Untitled

try:
    from PIL import Image
except ImportError:
    import Image
import textract
import os

class PdfMiner():

    path = os.getcwd() + '/folderForPdf/'
    output_path = os.getcwd() + '/output_results/'

    def __init__(self):
        pass

    def main(self):
        for self.filename in os.listdir(self.path):
            PdfMiner().extract_text_from_pdf(self.path + self.filename)


    def keyword_strike(self, text, keyword_strike_dict={}):
        '''The purpose of keyword_strike function is
        is to count how many times a specific keyword occured'''
        self.keyword_strike_dict = {}
        self.text = text
        self.keywords_list = PdfMiner().extract_keywords()
        for keyword in self.keywords_list:
            if keyword in text.decode('utf-8'):
                print("Keyword {} occured {} times".format(keyword, text.decode('utf-8').count(keyword)))
                self.keyword_strike_dict[keyword] = text.decode('utf-8').count(keyword)
        if bool(self.keyword_strike_dict):
            print('Not empty')
            print(PdfMiner().main().filename)

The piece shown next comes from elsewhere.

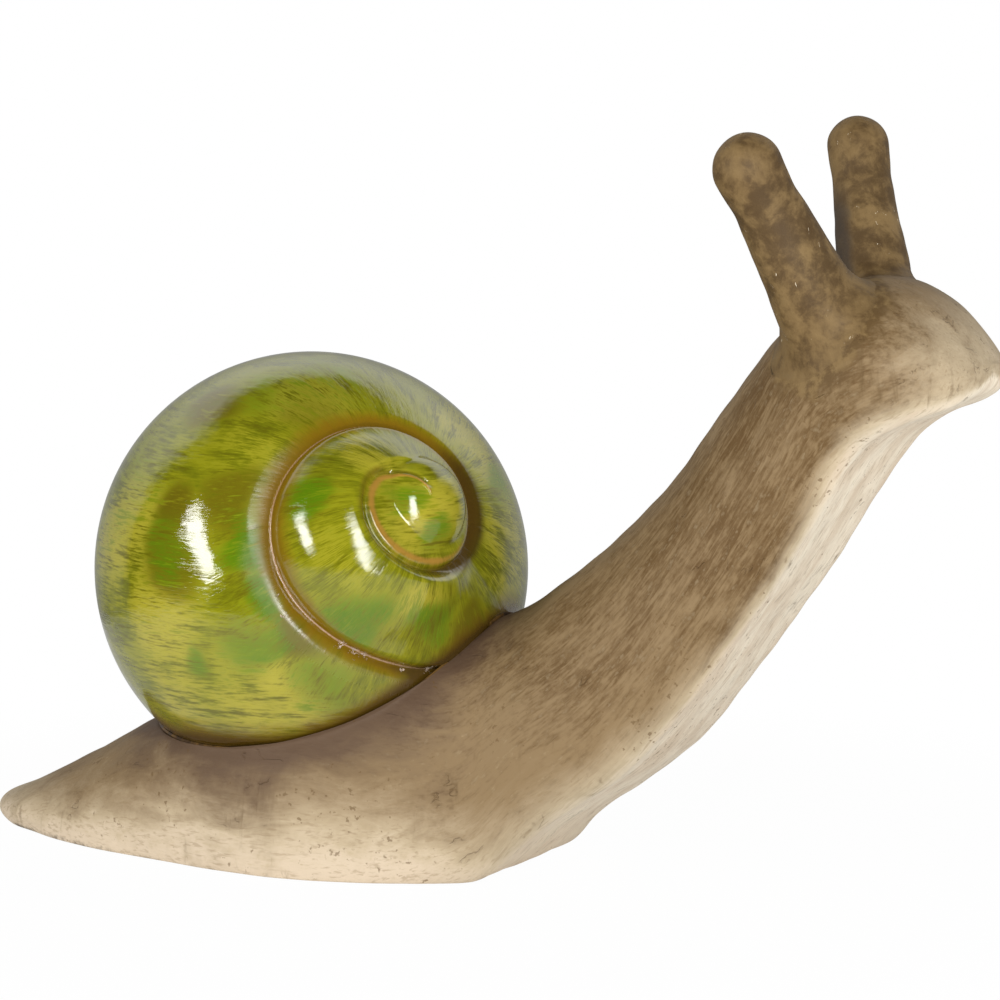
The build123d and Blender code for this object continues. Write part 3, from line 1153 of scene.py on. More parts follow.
    def spiral(self, unit: np.ndarray) -> dict[str, np.ndarray]:
        """Relief of the suture and the marks that its glaze follows, over all laps.

        Args:
            unit: Unit vectors, one to a row.

        Returns:
            Forms in metres and marks from 0 to 1, by name.
        """
        angle, bearing = self.polar(unit)
        found: dict[str, np.ndarray] = {}
        for count in self.laps:
            turn = (self.start_bearing - bearing) / 360.0 + count
            suture = self.suture_angle(turn)
            whorl = self.radius * np.radians(suture) * (1.0 - 1.0 / self.growth)
            ends = np.minimum(turn - self.start_turn, self.end_turn - turn)
            lap = Lap(
                turn=turn,
                inside=self.radius * np.radians(suture - angle),
                whorl=np.maximum(whorl, self.least_whorl),
                fade=np.clip(ends / self.runout, 0.0, 1.0),
            )
            cord_share = self.cord_comes.rise(turn) * lap.fade
            layers = {**self.relief(lap, cord_share), **self.glaze.marks(lap, cord_share)}
            for name, layer in layers.items():
                found[name] = np.maximum(found.get(name, 0.0), layer)
        return found

    def crown_height(self, inside: np.ndarray, whorl: np.ndarray) -> np.ndarray:
        """Swell of a whorl over the dome.

        It is a parabola that rises from the suture to the crest, 1 - (1 - s / crest)^2,
        then one that drops to the next suture, and what is left dies away beyond that.

        Args:
            inside: Distance in from the suture.
            whorl: Width of the whorl.

        Returns:
            The swell for each point.
        """
        s = np.maximum(inside / whorl, 0.0)
        rise = 1.0 - (1.0 - np.minimum(s / self.crest, 1.0)) ** 2
        drop = np.clip((s - self.crest) / (1.0 - self.crest), 0.0, 1.0)
        return self.crown * whorl * (rise - self.crest_drop * drop**2) * self.crown_ends.fall(s)

    def patches(self, unit: np.ndarray) -> dict[str, np.ndarray]:
        """Marks for the patches of each tint: a soft spot about its middle, pulled about."""
        marks = {tint.value: np.zeros(len(unit)) for tint in Tint}
        pulls = [hand_wobble(unit, self.patch_wave, seed) for seed in self.patch_seeds]
        pulled = unit + self.patch_pull * np.stack(pulls, axis=-1)
        pulled /= np.linalg.norm(pulled, axis=-1, keepdims=True)
        for patch in GLAZE_PATCHES:
            off = self.degrees_off(pulled, patch.heading, patch.rise) / patch.reach
            name = patch.tint.value
            marks[name] = np.maximum(marks[name], patch.strength * self.patch_edge.rise(off))
        return marks

    def chips(self, unit: np.ndarray) -> np.ndarray:
        """Mark for the few places where the glaze has crackled to white."""
        spots = [bell(self.degrees_off(unit, *spot), reach) for *spot, reach in CRACKLE_SPOTS]
        return np.max(spots, axis=0)

    def ring_angles(self) -> np.ndarray:
        """Angles of the rings from the pole: close on the whorls, wide on the far side."""
        fine = np.linspace(0.0, math.pi, self.ring_samples)
        density = self.rings_widen.fall(fine)
        travel = np.concatenate([[0.0], np.cumsum(0.5 * (density[1:] + density[:-1]))])
        even = np.linspace(0.0, travel[-1], self.rings + 2)[1:-1]
        return np.interp(even, travel, fine)

    def build(self, join: "ShellJoin") -> bpy.types.Object:
        """Makes the shell from rings round the spiral's pole.

        Args:
            join: The line where the body meets the globe.

        Returns:
            The shell.
        """
        level, upper, pole = self.axes()
        bearing = -np.linspace(0.0, 2 * math.pi, self.around, endpoint=False)
        angle, bearing = np.meshgrid(self.ring_angles(), bearing, indexing="ij")
        cross = np.cos(bearing)[..., None] * level + np.sin(bearing)[..., None] * upper
        unit = np.cos(angle)[..., None] * pole + np.sin(angle)[..., None] * cross
        flat = unit.reshape(-1, 3)
        found = self.spiral(flat)
        reach = self.skin_reach(flat, found.pop("crown"))
        reach += found.pop("swell") - found.pop("groove")
        above = join.height_above(flat * self.radius)
        foot = dying_away(above - self.pool_above_join, self.pool_reach)
        off_pole = np.degrees(angle.reshape(-1))
        turn = bearing.reshape(-1)
        marks = {
            **found,
            **self.patches(flat),
            "pool": np.maximum(found["pool"], foot),
            # Dark line at the join with the body, and painted shade that dies away above it.
            "base": self.join_line_and_shade_strength * dying_away(above, self.join_line_and_shade_reach),
            "chips": self.chips(flat),
            "growth": np.stack([np.cos(turn), np.sin(turn), angle.reshape(-1)], axis=-1),
            "fan": self.fan_edge.rise(off_pole) * self.fan_eye.rise(off_pole),
        }
        marks = {mark: values.reshape(*angle.shape, -1) for mark, values in marks.items()}
        grid = (self.centre + flat * reach[:, None]).reshape(unit.shape)
        tips = np.stack([pole, -pole])
        tips = self.centre + tips * self.skin_reach(tips)[:, None]
        return grid_mesh("shell_globe", grid, (tips[0], tips[1]), marks)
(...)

    def extract_keywords(self, keywords_list=None):
        '''The purpose of function extract_keywords
        is to extract the keywords we want to use,
        from file keywords.txt, into a list'''
        keywords_list = []
        with open('keywords.txt', 'r', encoding='utf8') as keywords_file:
            for keyword in keywords_file:
                keywords_list.append(keyword.strip('\n'))
        return keywords_list

    def extract_text_from_pdf(self, file_destination, text=None):
        '''The purpose of function extract_text_from_pdf
        is to extract the text of each page and add it to variable text'''
        self.file_destination = file_destination
        text = textract.process(self.file_destination, language='eng', encoding='utf-8')
        PdfMiner().keyword_strike(text)
        return text

    def output_to_csv(self):
        '''The purpose of function output_csv
        is to create a csv file with possitive pdf filename
        and inside it will contains 2 columns, first for keywords
        and second column how many times the keyword appeared'''


if __name__ == "__main__":
    PdfMiner().main()